Write each line out exactly, leaving none out.

↓

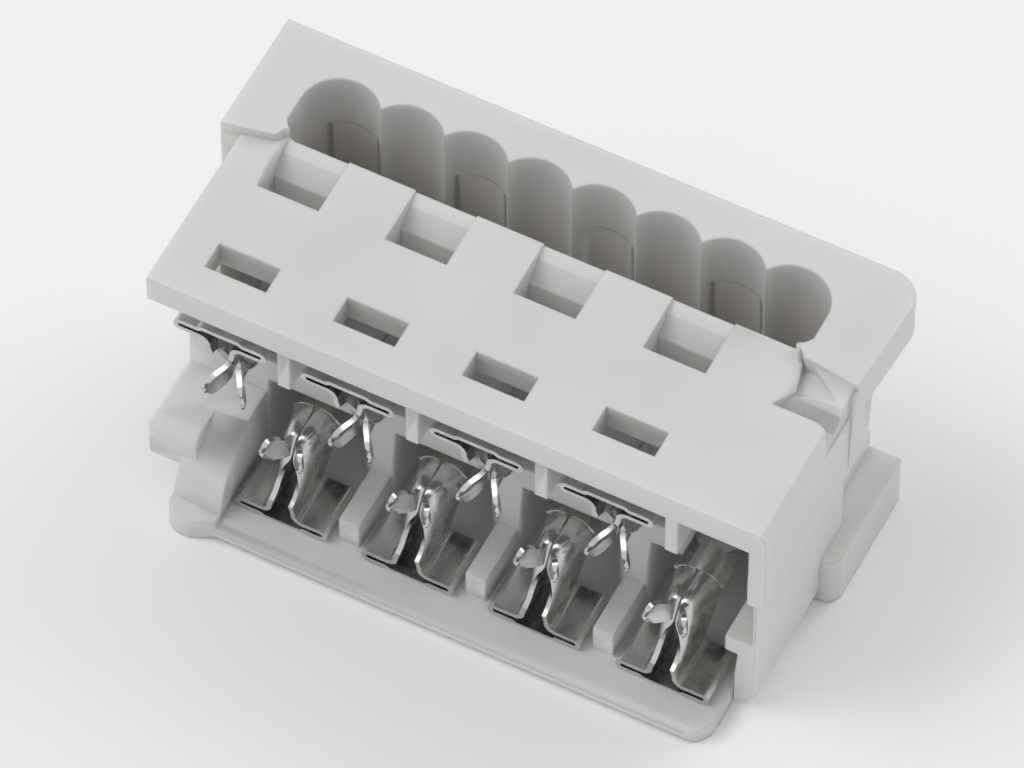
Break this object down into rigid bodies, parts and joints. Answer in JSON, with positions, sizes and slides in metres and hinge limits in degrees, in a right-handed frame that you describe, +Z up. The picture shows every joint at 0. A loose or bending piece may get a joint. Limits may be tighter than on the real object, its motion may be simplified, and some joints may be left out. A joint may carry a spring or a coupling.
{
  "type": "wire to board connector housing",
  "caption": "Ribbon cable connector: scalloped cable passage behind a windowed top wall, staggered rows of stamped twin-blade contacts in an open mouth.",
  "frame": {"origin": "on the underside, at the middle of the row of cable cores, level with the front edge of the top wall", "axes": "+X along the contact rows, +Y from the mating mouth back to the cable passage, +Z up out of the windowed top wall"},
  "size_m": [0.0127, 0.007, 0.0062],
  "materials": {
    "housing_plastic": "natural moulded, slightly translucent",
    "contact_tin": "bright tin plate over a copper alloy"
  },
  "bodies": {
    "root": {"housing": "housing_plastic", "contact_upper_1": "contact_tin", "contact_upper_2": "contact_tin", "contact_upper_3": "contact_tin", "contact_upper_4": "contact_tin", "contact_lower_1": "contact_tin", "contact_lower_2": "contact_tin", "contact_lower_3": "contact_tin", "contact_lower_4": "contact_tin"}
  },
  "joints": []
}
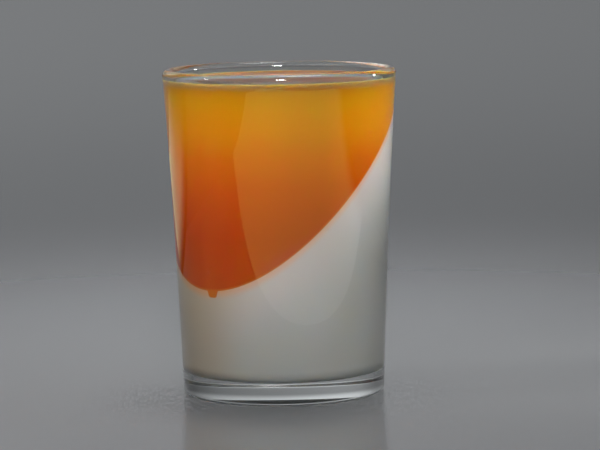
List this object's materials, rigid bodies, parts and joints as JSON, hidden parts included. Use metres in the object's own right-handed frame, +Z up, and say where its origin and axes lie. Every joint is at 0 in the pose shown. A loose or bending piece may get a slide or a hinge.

↑

◆ Correct output:
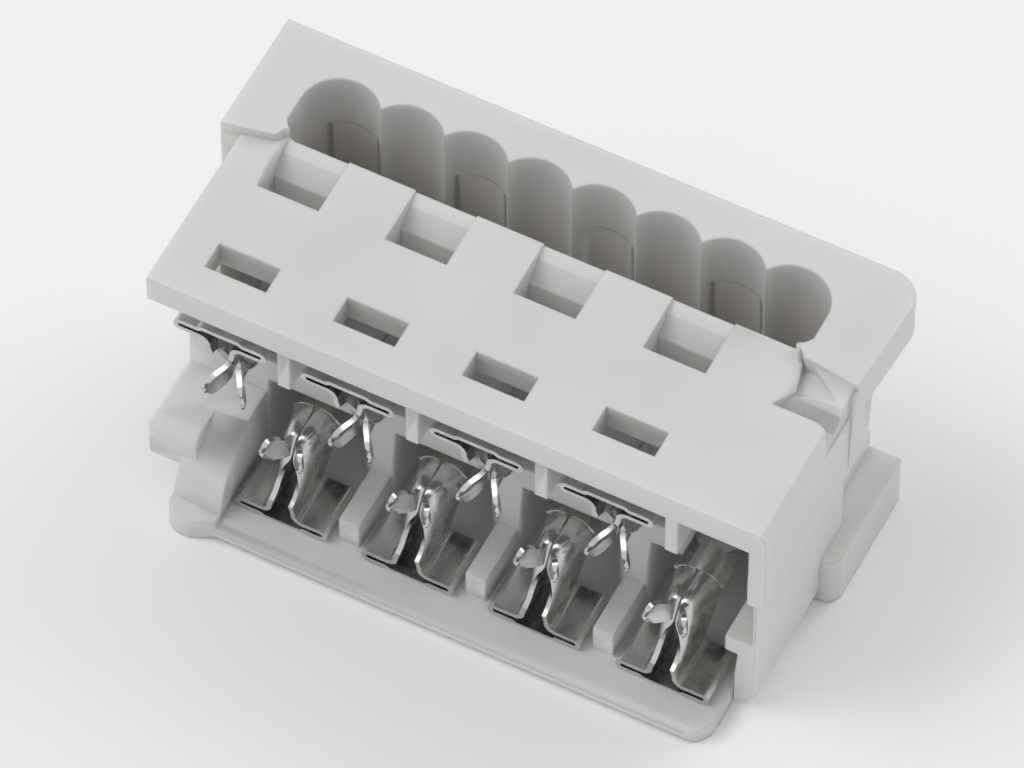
Break this object down into rigid bodies, parts and joints. Answer in JSON, with positions, sizes and slides in metres and hinge limits in degrees, in a right-handed frame that you describe, +Z up. The picture shows every joint at 0. A loose or bending piece may get a joint. Limits may be tighter than on the real object, its motion may be simplified, and some joints may be left out. A joint may carry a spring or a coupling.
{
  "type": "wire to board connector housing",
  "caption": "Ribbon cable connector: scalloped cable passage behind a windowed top wall, staggered rows of stamped twin-blade contacts in an open mouth.",
  "frame": {"origin": "on the underside, at the middle of the row of cable cores, level with the front edge of the top wall", "axes": "+X along the contact rows, +Y from the mating mouth back to the cable passage, +Z up out of the windowed top wall"},
  "size_m": [0.0127, 0.007, 0.0062],
  "materials": {
    "housing_plastic": "natural moulded, slightly translucent",
    "contact_tin": "bright tin plate over a copper alloy"
  },
  "bodies": {
    "root": {"housing": "housing_plastic", "contact_upper_1": "contact_tin", "contact_upper_2": "contact_tin", "contact_upper_3": "contact_tin", "contact_upper_4": "contact_tin", "contact_lower_1": "contact_tin", "contact_lower_2": "contact_tin", "contact_lower_3": "contact_tin", "contact_lower_4": "contact_tin"}
  },
  "joints": []
}
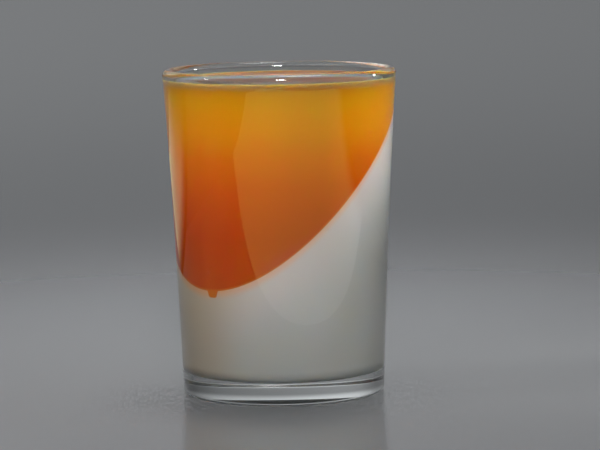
List this object's materials, rigid bodies, parts and joints as JSON, hidden parts included. Use metres in the object's own right-handed frame, +Z up, and say where its origin and axes lie. Every joint is at 0 in the pose shown. A loose or bending piece may get a slide or a hinge.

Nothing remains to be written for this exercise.